How To Multitask When Writing by Tanya Butler

When it comes to writing it is always a challenge to focus on the 1 scene you’re writing
because the way I see it, it all has to link together and you really have to think ahead or
‘multitask’ as I like to call it. It’s like trying to carry one child in you arms while 3 others
also want your attention (possibly cuddles too) and here’s the real kicker you HAVE to give
everyone of them nurturing all at the same time. So what do you do?
Here are 3 easy steps to a successful multitask writing session.
1: Like the picture above indicates, Coffee. Lots of coffee is required beforehand, especially
if you just aren’t in the zone for wanting to write. Once the caffeine has kicked in it does help
you focus but don’t over do it yeah, too much will only result in less writing time as you’ve
been sat on the toilet at regular intervals.
2: Don’t overthink it, just write it. If you are struggling to find the right emotion for a
character because your brain just won’t give you the word you’re desperately trying to find,
just write a generic “X” if need be, then revisit when your head and fingers are working as a
team again. It might look gibberish at first, you may even read it back and wonder what on
earth you’ve wrote but if you have the essence and the purpose written down it will massively
help continue the story, and it’ll help you keep on track with the end goal.

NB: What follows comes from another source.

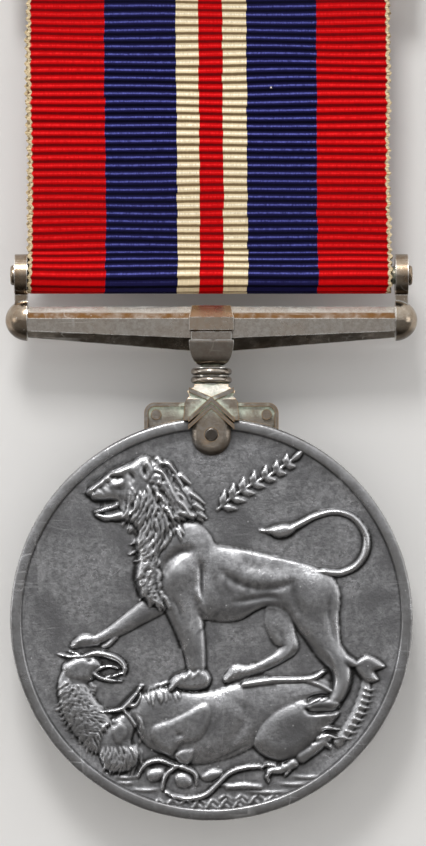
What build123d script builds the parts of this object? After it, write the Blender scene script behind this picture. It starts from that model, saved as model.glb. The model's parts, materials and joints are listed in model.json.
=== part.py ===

3: Convince yourself you know the entire story. The fun in writing, I find, is in the making
up part. So if I need a scene to begin with a character needing to reveal something big, by the
end of the scene that character needs to be and feel different, as well as all the others he’d
revealed it too. You know those things are a certainty but how it plays out when you’re
actually writing may be different, the filler part is where you should let your creative juices
flow. Don’t be hard on yourself, just write it and if it can keep all the plots intact then you
know you’re doing something right. If what you’re writing changes the story then stop, hit
DELETE and try again.
I am in the process of writing my first novel and with over 3 years of Screenwriting
experience at University I have discovered is that the story needs a solid framework, the
characters and setting need to be strong and believable and if you have those then you have a
good formula going.
Wishing you all the best with your creativity!